··· Provided records ···
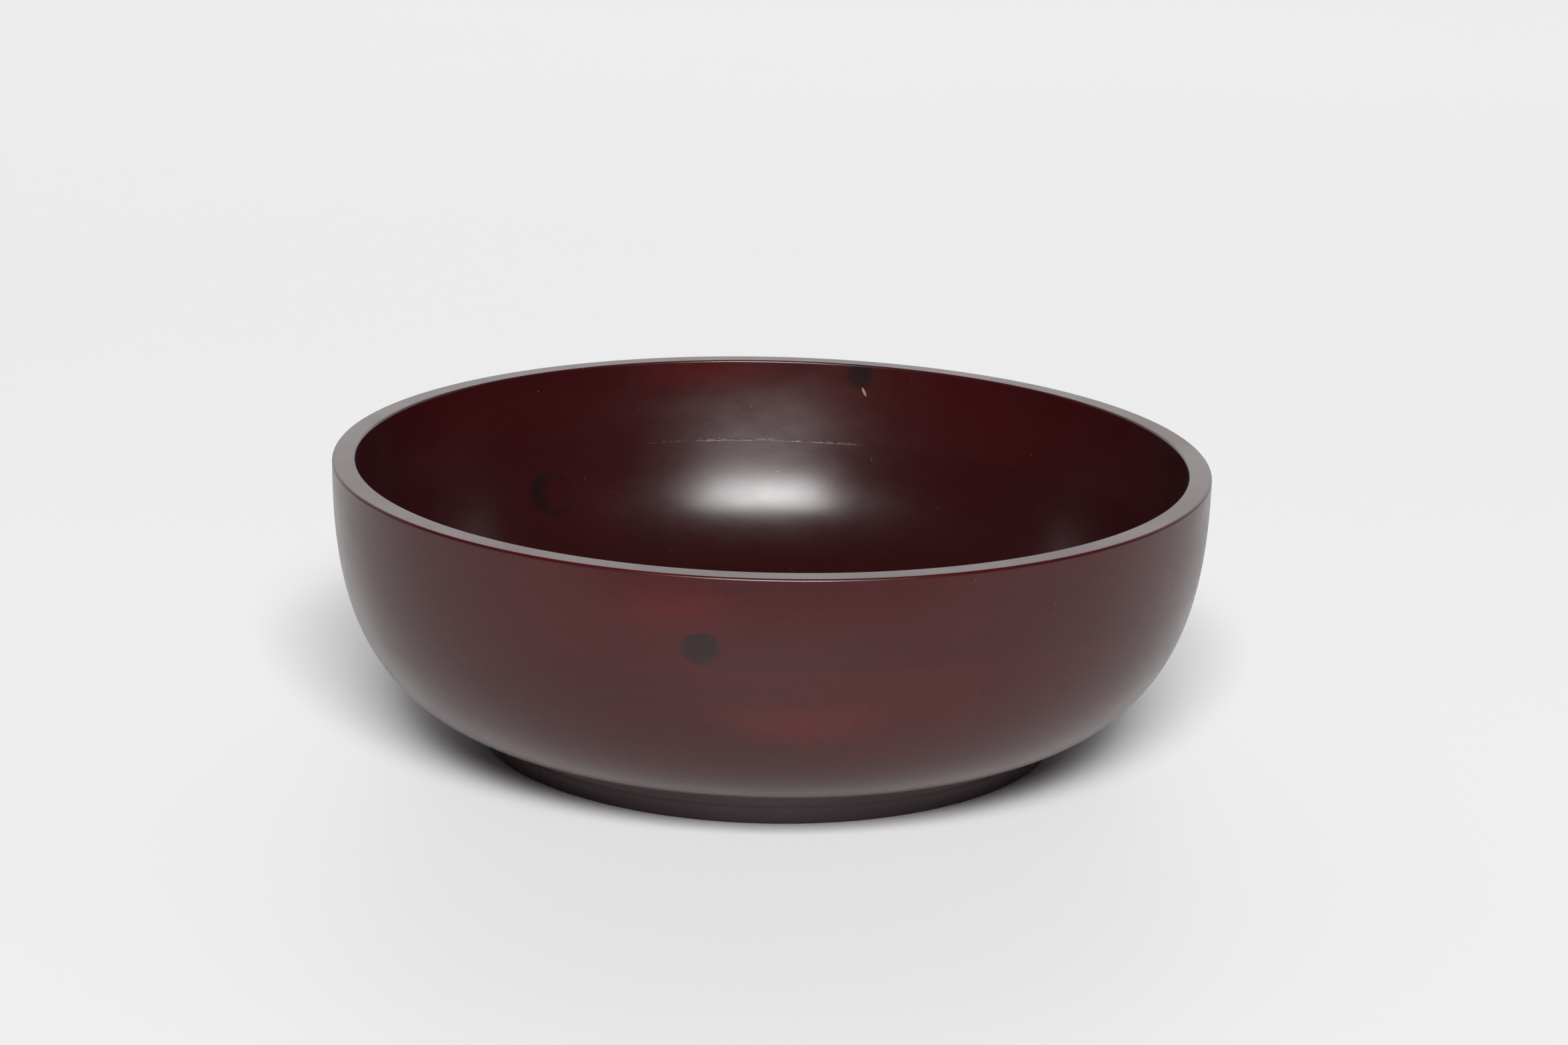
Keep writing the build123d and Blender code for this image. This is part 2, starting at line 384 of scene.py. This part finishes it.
front_pocket = blunt(FRONT_SIZE, KNOT_GAP, FRONT_ROUND)
back_pocket = oval(BACK_SIZE, KNOT_GAP, turn=BACK_TILT)
carve(board["top_board_1"], [peg("cut_1", FRONT, front_pocket, front_floor, OUT)])
carve(board["top_board_3"], [peg("cut_2", BACK, back_pocket, IN, back_floor)])
carve(board["middle_board_3"], [
    peg("cut_3", SIDE, oval(SIDE_SIZE, KNOT_GAP), IN, side_floor),
    peg("cut_4", SIDE, crescent(KNOT_GAP), IN, bark_floor),
])
board["front_knot"] = knot("front_knot", FRONT, blunt(FRONT_SIZE, 0, FRONT_ROUND), front_floor, True)
board["back_knot"] = knot("back_knot", BACK, oval(BACK_SIZE, 0, turn=BACK_TILT), back_floor, False)
board["side_knot"] = knot("side_knot", SIDE, oval(SIDE_SIZE, 0), side_floor, False)
bark = knot("side_knot_bark", SIDE, crescent(0), bark_floor, False, rings=8, hub=(3 * MM, 0))
carve(bark, [peg("cut_5", SIDE, oval(SIDE_SIZE, KNOT_GAP), IN, OUT)])
board["side_knot_bark"] = bark
for name, obj in board.items():
    smooth_as_turned(obj.data)
    obj.name = "wood_" + name
    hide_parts(name)
    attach(obj, "root")


# ---------------------------------------------------------------- materials
LACQUER_IOR = 1.47
LACQUER_ROUGHNESS = (0.25, 0.31)
LACQUER_BUMP, LACQUER_DEPTH = 0.18, 0.12 * MM
RINGS_PER_METRE = 300.0
# how often each part of the grain repeats in a metre: outwards, along the board and up
FIBRE, PORES = (1500, 45, 1500), (2600, 110, 2600)
CLOUD, BROAD, WANDER, SMEAR = (16, 9, 26), (7, 5, 9), (9, 2.2, 9), (30, 30, 55)
GRIT = 1900.0
COURSE_LINE, END_LINE = 0.32 * MM, 0.22 * MM  # half widths of the glue lines
CHIPPED_FROM, CHIPPED_TO = -44 * MM, 30 * MM  # sideways, where the top glue line has flaked


class Nodes:
    """Short calls that build the node tree of a material or a world."""

    def __init__(self, owner):
        self.owner = owner
        owner.use_nodes = True
        self.tree = owner.node_tree
        self.tree.nodes.clear()

    def add(self, kind, **values):
        node = self.tree.nodes.new(kind)
        for key, value in values.items():
            setattr(node, key, value)
        return node

    def put(self, value, socket):
        if hasattr(value, "links"):
            self.tree.links.new(value, socket)
        elif value is not None:
            socket.default_value = value

    def math(self, operation, a, b=None):
        node = self.add("ShaderNodeMath", operation=operation)
        for value, socket in zip((a, b), node.inputs):
            self.put(value, socket)
        return node.outputs[0]

    def times(self, a, b):
        return self.math("MULTIPLY", a, b)

    def plus(self, a, b):
        return self.math("ADD", a, b)

    def minus(self, a, b):
        return self.math("SUBTRACT", a, b)

    def size(self, value):
        return self.math("ABSOLUTE", value)

    def smooth(self, value, low, high, start=0.0, end=1.0):
        """A soft step from start to end, as the value goes from low to high."""
        node = self.add("ShaderNodeMapRange", interpolation_type="SMOOTHSTEP")
        for v, socket in zip((value, low, high, start, end), node.inputs):
            self.put(v, socket)
        return node.outputs[0]

    def noise(self, where, scale, detail=3.0, rough=0.5):
        node = self.add("ShaderNodeTexNoise")
        for v, k in ((where, "Vector"), (scale, "Scale"), (detail, "Detail"), (rough, "Roughness")):
            self.put(v, node.inputs[k])
        return node.outputs[0]

    def stretch(self, where, scale, turn=0.0, move=(0, 0, 0), tilt=0.0):
        node = self.add("ShaderNodeMapping")
        self.put(where, node.inputs["Vector"])
        node.inputs["Location"].default_value = move
        node.inputs["Rotation"].default_value = (tilt, 0, turn)
        node.inputs["Scale"].default_value = scale
        return node.outputs[0]

    def mix(self, share, a, b):
        node = self.add("ShaderNodeMix", data_type="RGBA")
        self.put(share, node.inputs[0])
        self.put(a, node.inputs[6])
        self.put(b, node.inputs[7])
        return node.outputs[2]

    def split(self, where):
        node = self.add("ShaderNodeSeparateXYZ")
        self.put(where, node.inputs[0])
        return node.outputs

    def length(self, vector):
        node = self.add("ShaderNodeVectorMath", operation="LENGTH")
        self.put(vector, node.inputs[0])
        return node.outputs["Value"]

    def oval(self, where, place, outer, size, tilt=0.0, reach=4 * MM):
        """How far a point is from the middle of an oval on the wall: 1 at the oval's edge."""
        azimuth, height = place
        middle = (-wall_radius(height, outer), 0, -height)
        near = self.stretch(where, (1, 1, 1), turn=-math.radians(azimuth), move=middle)
        near = self.stretch(near, (1, 1, 1), tilt=-math.radians(tilt))
        return self.length(self.stretch(near, (1 / reach, 2 / size[0], 2 / size[1])))

    def here(self):
        return self.add("ShaderNodeTexCoord").outputs["Object"]

    def finish(self, colour, roughness, height, bump, depth):
        shader = self.add("ShaderNodeBsdfPrincipled")
        self.put(colour, shader.inputs["Base Color"])
        self.put(roughness, shader.inputs["Roughness"])
        shader.inputs["IOR"].default_value = LACQUER_IOR
        rise = self.add("ShaderNodeBump")
        rise.inputs["Strength"].default_value = bump
        rise.inputs["Distance"].default_value = depth
        self.put(height, rise.inputs["Height"])
        self.put(rise.outputs[0], shader.inputs["Normal"])
        out = self.add("ShaderNodeOutputMaterial")
        self.put(shader.outputs[0], out.inputs["Surface"])
        return self.owner


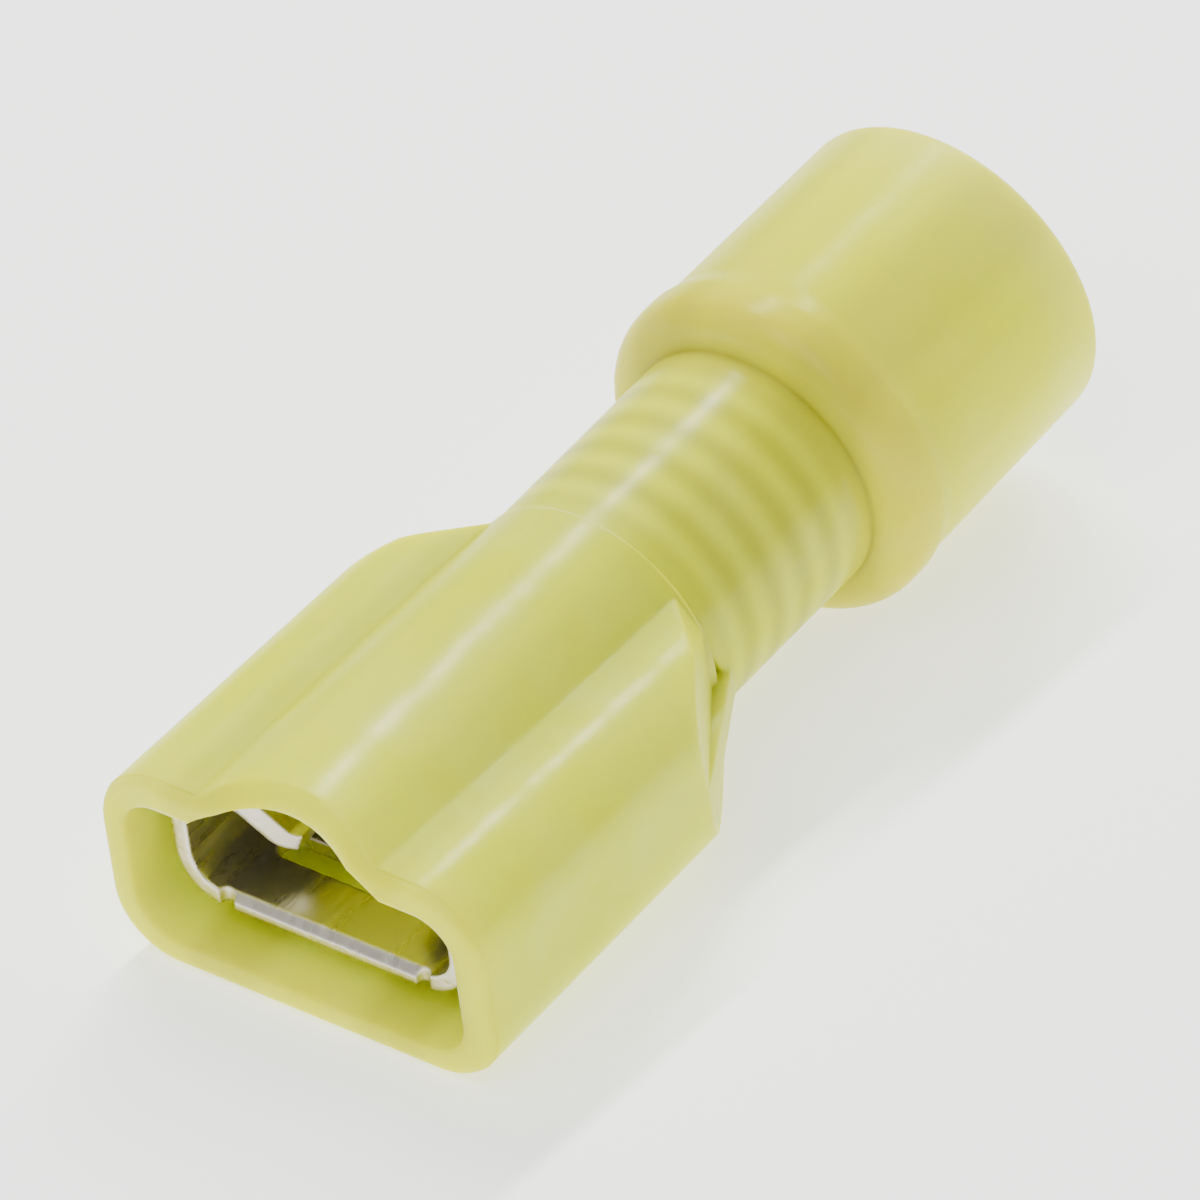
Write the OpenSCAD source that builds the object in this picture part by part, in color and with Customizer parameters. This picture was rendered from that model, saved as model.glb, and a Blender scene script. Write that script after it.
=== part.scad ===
// Fully insulated female spade terminal for a 6.35 x 0.8 mm tab and 4 to 6 mm2 wire.
// Three pieces: a moulded nylon housing, a folded tinned brass terminal and a
// thin grooved support sleeve pressed over the terminal's wire barrel.
//
// Sections are drawn with "along" measured from the mouth towards the wire end and
// "up" from the flat underside of the box; row_frame() then moves every piece so that
// the origin is the centre of the wire entry, with +Y pointing out of it.

/* [Housing] */
// Length from the mouth to the wire entry
overall_l = 25.6; // [25:0.1:26.5]
// Width of the box end
box_w = 10.68; // [10.4:0.02:11]
// Height of the side wings at the mouth
wing_h = 5.5; // [5.4:0.05:5.7]
// Radius of the two lower edges of the box
bottom_r = 1.65; // [1.3:0.05:1.7]
// Radius of the two upper edges of the wings
wing_r = 1.75; // [1.4:0.05:1.8]
// Radius of the hump's crown at the mouth
hump_front_r = 4.4; // [4.3:0.05:4.5]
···
### Task requirements
What is wanted is an exact copy of the lines from the line containing "Write the OpenSCAD" to the line containing "pointing out of it.", both lines included, and of no other line.

### Answer to this task
Write the OpenSCAD source that builds the object in this picture part by part, in color and with Customizer parameters. This picture was rendered from that model, saved as model.glb, and a Blender scene script. Write that script after it.
=== part.scad ===
// Fully insulated female spade terminal for a 6.35 x 0.8 mm tab and 4 to 6 mm2 wire.
// Three pieces: a moulded nylon housing, a folded tinned brass terminal and a
// thin grooved support sleeve pressed over the terminal's wire barrel.
//
// Sections are drawn with "along" measured from the mouth towards the wire end and
// "up" from the flat underside of the box; row_frame() then moves every piece so that
// the origin is the centre of the wire entry, with +Y pointing out of it.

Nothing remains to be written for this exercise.